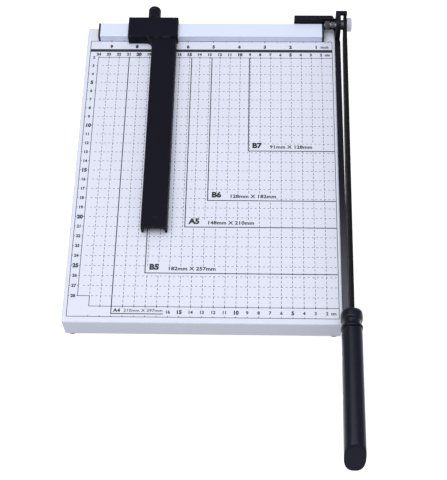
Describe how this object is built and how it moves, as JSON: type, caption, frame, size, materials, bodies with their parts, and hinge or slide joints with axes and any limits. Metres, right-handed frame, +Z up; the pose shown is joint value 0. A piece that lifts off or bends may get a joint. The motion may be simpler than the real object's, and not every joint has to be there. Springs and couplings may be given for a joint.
{
  "type": "guillotine paper cutter",
  "caption": "Guillotine paper cutter: a flat steel bed with a printed grid, a hinged blade with a bar handle, and a clamped stop that slides on the fence.",
  "frame": {"origin": "middle of the footprint, on the surface that the feet stand on", "axes": "+Z up; +Y away from the user, along the blade from its handle to its hinge; +X to the right, the side with the blade"},
  "size_m": [0.2628, 0.4734, 0.0552],
  "materials": {
    "white_enamel": "smooth white enamel on pressed steel sheet",
    "fence_enamel": "smooth white enamel on an aluminium section",
    "black_enamel": "black paint on steel",
    "blade_steel": "ground steel, black paint along the upper edge",
    "zinc_steel": "bright zinc plating",
    "black_oxide": "blackened steel, oiled",
    "spring_steel": "oiled spring wire",
    "black_plastic": "moulded, satin",
    "handle_plastic": "moulded, satin",
    "cap_plastic": "moulded, matt",
    "rubber": "matt",
    "brass": "turned",
    "nylon": "natural nylon"
  },
  "bodies": {
    "base": {"base_tray": "white_enamel", "bracket_bolt_1": "zinc_steel", "bracket_bolt_2": "zinc_steel", "bracket_nut_1": "zinc_steel", "bracket_nut_2": "zinc_steel", "fence_bar": "fence_enamel", "fence_cap_left": "cap_plastic", "fence_cap_right": "cap_plastic", "fence_screw_1": "zinc_steel", "fence_screw_2": "zinc_steel", "fence_screw_3": "zinc_steel", "fixed_knife": "black_enamel", "foot_back_left": "rubber", "foot_back_right": "rubber", "foot_front_left": "rubber", "foot_front_right": "rubber", "knife_screw_1": "zinc_steel", "knife_screw_2": "zinc_steel", "knife_screw_3": "zinc_steel", "knife_screw_4": "zinc_steel", "pivot_bolt": "zinc_steel", "pivot_bracket": "black_enamel", "pivot_nut": "black_oxide", "pivot_spacer": "black_oxide", "pivot_spring": "spring_steel", "pivot_washer": "black_oxide"},
    "blade_arm": {"moving_blade": "blade_steel", "handle_collar": "handle_plastic", "handle_grip": "handle_plastic", "handle_rivet_1": "zinc_steel", "handle_rivet_2": "zinc_steel"},
    "gauge": {"gauge_slide": "black_plastic", "threaded_insert": "brass"},
    "clamp_tip": {"clamp_pad": "nylon"},
    "clamp_hand": {"clamp_knob": "black_plastic", "clamp_screw": "zinc_steel"}
  },
  "joints": [
    {"name": "blade_swing", "type": "hinge", "parent": "base", "child": "blade_arm", "pos_m": [0.12471, 0.21117, 0.041], "axis": [-1, 0, 0], "range_deg": [0, 65]},
    {"name": "gauge_travel", "type": "slide", "parent": "base", "child": "gauge", "axis": [1, 0, 0], "range_m": [-0.028, 0.114]},
    {"name": "clamp_press", "type": "slide", "parent": "gauge", "child": "clamp_tip", "axis": [0, 1, 0], "range_m": [0, 0.0008]},
    {"name": "clamp_knob_turn", "type": "hinge", "parent": "clamp_tip", "child": "clamp_hand", "pos_m": [-0.06487, 0.22492, 0.034], "axis": [0, 1, 0], "range_deg": [0, 360]}
  ],
  "couplings": [
    {"joint": "clamp_knob_turn", "follows": "clamp_press", "rad_per_m": 7853.9}
  ]
}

# [Your instructions]
Return all of the data precisely as it appears.

# [Full answer]
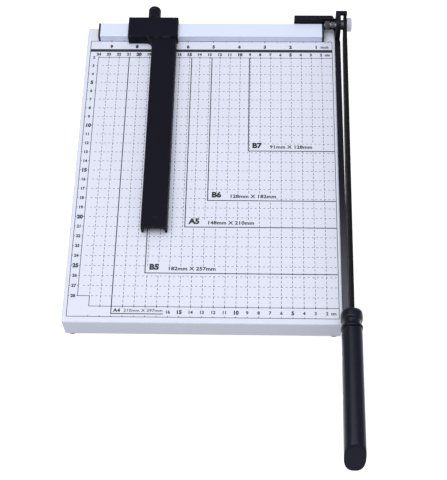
Describe how this object is built and how it moves, as JSON: type, caption, frame, size, materials, bodies with their parts, and hinge or slide joints with axes and any limits. Metres, right-handed frame, +Z up; the pose shown is joint value 0. A piece that lifts off or bends may get a joint. The motion may be simpler than the real object's, and not every joint has to be there. Springs and couplings may be given for a joint.
{
  "type": "guillotine paper cutter",
  "caption": "Guillotine paper cutter: a flat steel bed with a printed grid, a hinged blade with a bar handle, and a clamped stop that slides on the fence.",
  "frame": {"origin": "middle of the footprint, on the surface that the feet stand on", "axes": "+Z up; +Y away from the user, along the blade from its handle to its hinge; +X to the right, the side with the blade"},
  "size_m": [0.2628, 0.4734, 0.0552],
  "materials": {
    "white_enamel": "smooth white enamel on pressed steel sheet",
    "fence_enamel": "smooth white enamel on an aluminium section",
    "black_enamel": "black paint on steel",
    "blade_steel": "ground steel, black paint along the upper edge",
    "zinc_steel": "bright zinc plating",
    "black_oxide": "blackened steel, oiled",
    "spring_steel": "oiled spring wire",
    "black_plastic": "moulded, satin",
    "handle_plastic": "moulded, satin",
    "cap_plastic": "moulded, matt",
    "rubber": "matt",
    "brass": "turned",
    "nylon": "natural nylon"
  },
  "bodies": {
    "base": {"base_tray": "white_enamel", "bracket_bolt_1": "zinc_steel", "bracket_bolt_2": "zinc_steel", "bracket_nut_1": "zinc_steel", "bracket_nut_2": "zinc_steel", "fence_bar": "fence_enamel", "fence_cap_left": "cap_plastic", "fence_cap_right": "cap_plastic", "fence_screw_1": "zinc_steel", "fence_screw_2": "zinc_steel", "fence_screw_3": "zinc_steel", "fixed_knife": "black_enamel", "foot_back_left": "rubber", "foot_back_right": "rubber", "foot_front_left": "rubber", "foot_front_right": "rubber", "knife_screw_1": "zinc_steel", "knife_screw_2": "zinc_steel", "knife_screw_3": "zinc_steel", "knife_screw_4": "zinc_steel", "pivot_bolt": "zinc_steel", "pivot_bracket": "black_enamel", "pivot_nut": "black_oxide", "pivot_spacer": "black_oxide", "pivot_spring": "spring_steel", "pivot_washer": "black_oxide"},
    "blade_arm": {"moving_blade": "blade_steel", "handle_collar": "handle_plastic", "handle_grip": "handle_plastic", "handle_rivet_1": "zinc_steel", "handle_rivet_2": "zinc_steel"},
    "gauge": {"gauge_slide": "black_plastic", "threaded_insert": "brass"},
    "clamp_tip": {"clamp_pad": "nylon"},
    "clamp_hand": {"clamp_knob": "black_plastic", "clamp_screw": "zinc_steel"}
  },
  "joints": [
    {"name": "blade_swing", "type": "hinge", "parent": "base", "child": "blade_arm", "pos_m": [0.12471, 0.21117, 0.041], "axis": [-1, 0, 0], "range_deg": [0, 65]},
    {"name": "gauge_travel", "type": "slide", "parent": "base", "child": "gauge", "axis": [1, 0, 0], "range_m": [-0.028, 0.114]},
    {"name": "clamp_press", "type": "slide", "parent": "gauge", "child": "clamp_tip", "axis": [0, 1, 0], "range_m": [0, 0.0008]},
    {"name": "clamp_knob_turn", "type": "hinge", "parent": "clamp_tip", "child": "clamp_hand", "pos_m": [-0.06487, 0.22492, 0.034], "axis": [0, 1, 0], "range_deg": [0, 360]}
  ],
  "couplings": [
    {"joint": "clamp_knob_turn", "follows": "clamp_press", "rad_per_m": 7853.9}
  ]
}